• What is asked:
Give the listing again in full, exactly as written.

• Provided material:
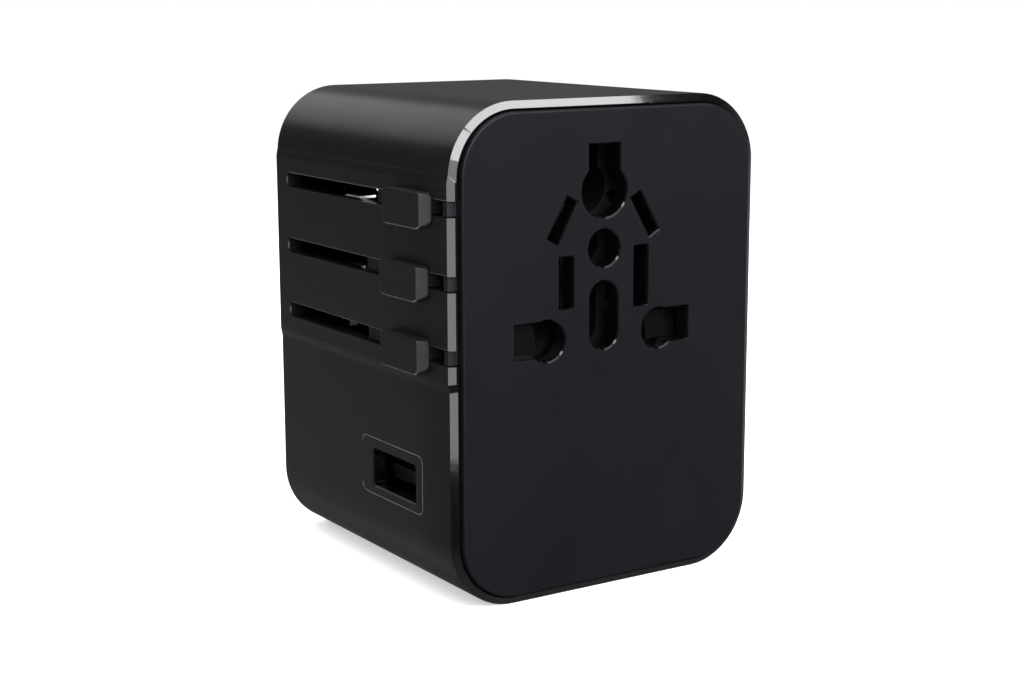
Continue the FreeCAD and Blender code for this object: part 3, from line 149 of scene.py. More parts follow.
def mouldedPlastic(name, look):
    material, tree, place = newMaterial(name, look["colour"])
    edge = addNode(tree, "Bevel", {"samples": 6, "Radius": look["edgeRadius"] * mm})
    if "softened" in look:
        softenBand(tree, place, edge, look)
    under = easeFront(tree, place, edge, look) if "easeFrom" in look else edge
    grain = addNode(tree, "TexNoise", {"Scale": 1 / (look["grain"] * mm), "Detail": 3,
                                       "Roughness": 0.55}, {"Vector": place})
    flow = addNode(tree, "TexNoise", {"Scale": 1 / (look["flow"] * mm), "Detail": 5,
                                      "Roughness": 0.6}, {"Vector": place})
    bump = addNode(tree, "Bump", {"Strength": 1, "Distance": look["grainDepth"] * mm},
                   {"Height": grain, "Normal": under})
    # Rounded edges are paler than the faces: a little wear and a painted highlight.
    facing = addNode(tree, "VectorMath", {"operation": "DOT_PRODUCT"},
                     {0: edge, 1: (addNode(tree, "NewGeometry"), "Normal")})
    edgeWearAndHighlight = addNode(tree, "MapRange", {"From Min": wearAndHighlightStart, "From Max": wearAndHighlightFull,
                                        "To Max": look["edgeWearAndHighlight"]}, {"Value": (facing, "Value")})
    pale = addNode(tree, "MapRange", {"From Min": noiseLow, "From Max": noiseHigh,
                                      "To Max": palest}, {"Value": flow})
    tone = addNode(tree, "Mix", {"data_type": "RGBA", 6: toLinear(look["colour"]),
                                 7: toLinear(look["pale"])}, {0: pale})
    colour = addNode(tree, "Mix", {"data_type": "RGBA", 7: toLinear(look["edgeWearAndHighlightColour"])},
                     {0: edgeWearAndHighlight, 6: (tone, 2)})
    smooth, rough = look["roughness"]
    sheen = addNode(tree, "MapRange", {"From Min": noiseLow, "From Max": noiseHigh,
                                       "To Min": smooth, "To Max": rough}, {"Value": flow})
    shader = addNode(tree, "BsdfPrincipled",
                     {"IOR": look["ior"], "Specular IOR Level": look["specular"]},
                     {"Base Color": (colour, 2), "Roughness": sheen, "Normal": bump})
    addNode(tree, "OutputMaterial", None, {"Surface": shader})
    return material


# Black polycarbonate from a spark-eroded mould: a satin that takes a broad grey sheen at a low
# angle. The band's edges are softened at two heights, and the side eases inwards at the front.
sleeveLook = {"colour": "#121214", "pale": "#161618", "edgeWearAndHighlightColour": "#202124", "edgeWearAndHighlight": 0.3,
              "roughness": (0.28, 0.33), "ior": 1.585, "specular": 0.42,
              "grain": 0.32, "grainDepth": 0.003, "flow": 9, "edgeRadius": 0.12,
              "softened": (31.8, 59.9), "softRadius": 0.5, "softFrom": 1.5, "softFull": 0.9,
              "easeFrom": -15, "easeLength": 10.5, "easeDrop": 0.6, "easeTop": 64, "easeFull": 56}
# Fine matt grain of the two covers: a flat, slightly cool black with very little shine.
coverLook = {"colour": "#0a0c10", "pale": "#0c0e13", "edgeWearAndHighlightColour": "#1a1d22", "edgeWearAndHighlight": 0.5,
             "roughness": (0.38, 0.44), "ior": 1.585, "specular": 0.13,
             "grain": 0.26, "grainDepth": 0.005, "flow": 14, "edgeRadius": 0.1}
# Satin knobs, brushed by thumbs: a little shinier and paler than the covers.
knobLook = {"colour": "#121315", "pale": "#161719", "edgeWearAndHighlightColour": "#26282a", "edgeWearAndHighlight": 0.6,
            "roughness": (0.36, 0.46), "ior": 1.5, "specular": 0.5,
            "grain": 0.3, "grainDepth": 0.003, "flow": 4, "edgeRadius": 0.15}
# The slots' top edges and the knobs' rear and lower ones, picked by the way they face: a fine pale
# line of painted highlight.
paintedHighlightLook = {"colour": "#3c3e42", "pale": "#4c4e52", "edgeWearAndHighlightColour": "#5a5c60", "edgeWearAndHighlight": 0.5,
              "roughness": (0.3, 0.4), "ior": 1.585, "specular": 0.5,
              "grain": 0.3, "grainDepth": 0.003, "flow": 2, "edgeRadius": 0.05}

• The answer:
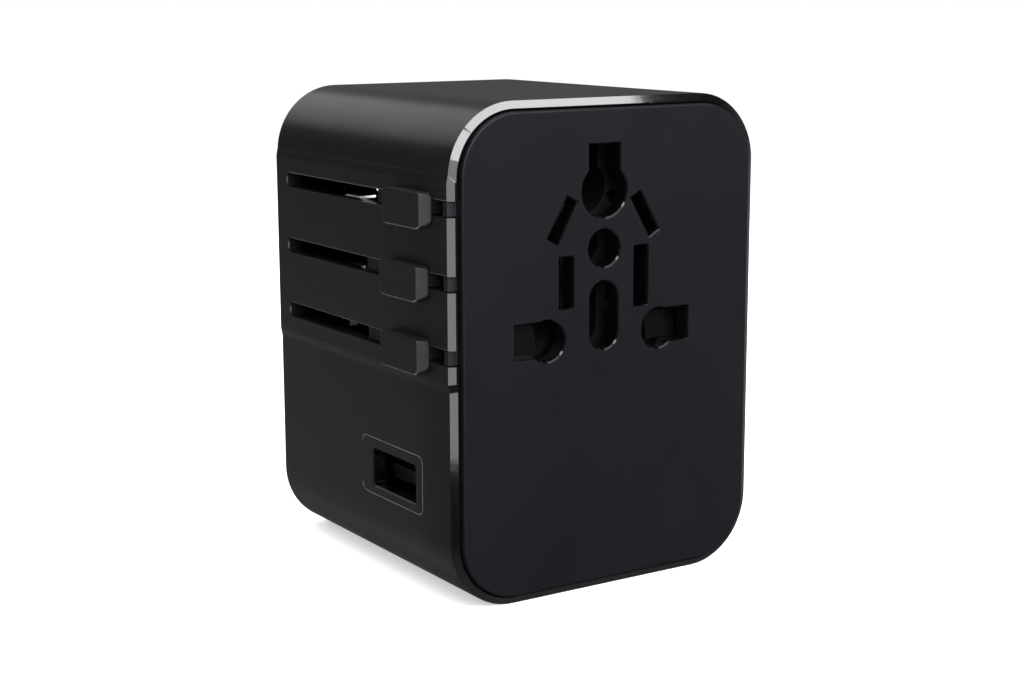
Continue the FreeCAD and Blender code for this object: part 3, from line 149 of scene.py. More parts follow.
def mouldedPlastic(name, look):
    material, tree, place = newMaterial(name, look["colour"])
    edge = addNode(tree, "Bevel", {"samples": 6, "Radius": look["edgeRadius"] * mm})
    if "softened" in look:
        softenBand(tree, place, edge, look)
    under = easeFront(tree, place, edge, look) if "easeFrom" in look else edge
    grain = addNode(tree, "TexNoise", {"Scale": 1 / (look["grain"] * mm), "Detail": 3,
                                       "Roughness": 0.55}, {"Vector": place})
    flow = addNode(tree, "TexNoise", {"Scale": 1 / (look["flow"] * mm), "Detail": 5,
                                      "Roughness": 0.6}, {"Vector": place})
    bump = addNode(tree, "Bump", {"Strength": 1, "Distance": look["grainDepth"] * mm},
                   {"Height": grain, "Normal": under})
    # Rounded edges are paler than the faces: a little wear and a painted highlight.
    facing = addNode(tree, "VectorMath", {"operation": "DOT_PRODUCT"},
                     {0: edge, 1: (addNode(tree, "NewGeometry"), "Normal")})
    edgeWearAndHighlight = addNode(tree, "MapRange", {"From Min": wearAndHighlightStart, "From Max": wearAndHighlightFull,
                                        "To Max": look["edgeWearAndHighlight"]}, {"Value": (facing, "Value")})
    pale = addNode(tree, "MapRange", {"From Min": noiseLow, "From Max": noiseHigh,
                                      "To Max": palest}, {"Value": flow})
    tone = addNode(tree, "Mix", {"data_type": "RGBA", 6: toLinear(look["colour"]),
                                 7: toLinear(look["pale"])}, {0: pale})
    colour = addNode(tree, "Mix", {"data_type": "RGBA", 7: toLinear(look["edgeWearAndHighlightColour"])},
                     {0: edgeWearAndHighlight, 6: (tone, 2)})
    smooth, rough = look["roughness"]
    sheen = addNode(tree, "MapRange", {"From Min": noiseLow, "From Max": noiseHigh,
                                       "To Min": smooth, "To Max": rough}, {"Value": flow})
    shader = addNode(tree, "BsdfPrincipled",
                     {"IOR": look["ior"], "Specular IOR Level": look["specular"]},
                     {"Base Color": (colour, 2), "Roughness": sheen, "Normal": bump})
    addNode(tree, "OutputMaterial", None, {"Surface": shader})
    return material


# Black polycarbonate from a spark-eroded mould: a satin that takes a broad grey sheen at a low
# angle. The band's edges are softened at two heights, and the side eases inwards at the front.
sleeveLook = {"colour": "#121214", "pale": "#161618", "edgeWearAndHighlightColour": "#202124", "edgeWearAndHighlight": 0.3,
              "roughness": (0.28, 0.33), "ior": 1.585, "specular": 0.42,
              "grain": 0.32, "grainDepth": 0.003, "flow": 9, "edgeRadius": 0.12,
              "softened": (31.8, 59.9), "softRadius": 0.5, "softFrom": 1.5, "softFull": 0.9,
              "easeFrom": -15, "easeLength": 10.5, "easeDrop": 0.6, "easeTop": 64, "easeFull": 56}
# Fine matt grain of the two covers: a flat, slightly cool black with very little shine.
coverLook = {"colour": "#0a0c10", "pale": "#0c0e13", "edgeWearAndHighlightColour": "#1a1d22", "edgeWearAndHighlight": 0.5,
             "roughness": (0.38, 0.44), "ior": 1.585, "specular": 0.13,
             "grain": 0.26, "grainDepth": 0.005, "flow": 14, "edgeRadius": 0.1}
# Satin knobs, brushed by thumbs: a little shinier and paler than the covers.
knobLook = {"colour": "#121315", "pale": "#161719", "edgeWearAndHighlightColour": "#26282a", "edgeWearAndHighlight": 0.6,
            "roughness": (0.36, 0.46), "ior": 1.5, "specular": 0.5,
            "grain": 0.3, "grainDepth": 0.003, "flow": 4, "edgeRadius": 0.15}
# The slots' top edges and the knobs' rear and lower ones, picked by the way they face: a fine pale
# line of painted highlight.
paintedHighlightLook = {"colour": "#3c3e42", "pale": "#4c4e52", "edgeWearAndHighlightColour": "#5a5c60", "edgeWearAndHighlight": 0.5,
              "roughness": (0.3, 0.4), "ior": 1.585, "specular": 0.5,
              "grain": 0.3, "grainDepth": 0.003, "flow": 2, "edgeRadius": 0.05}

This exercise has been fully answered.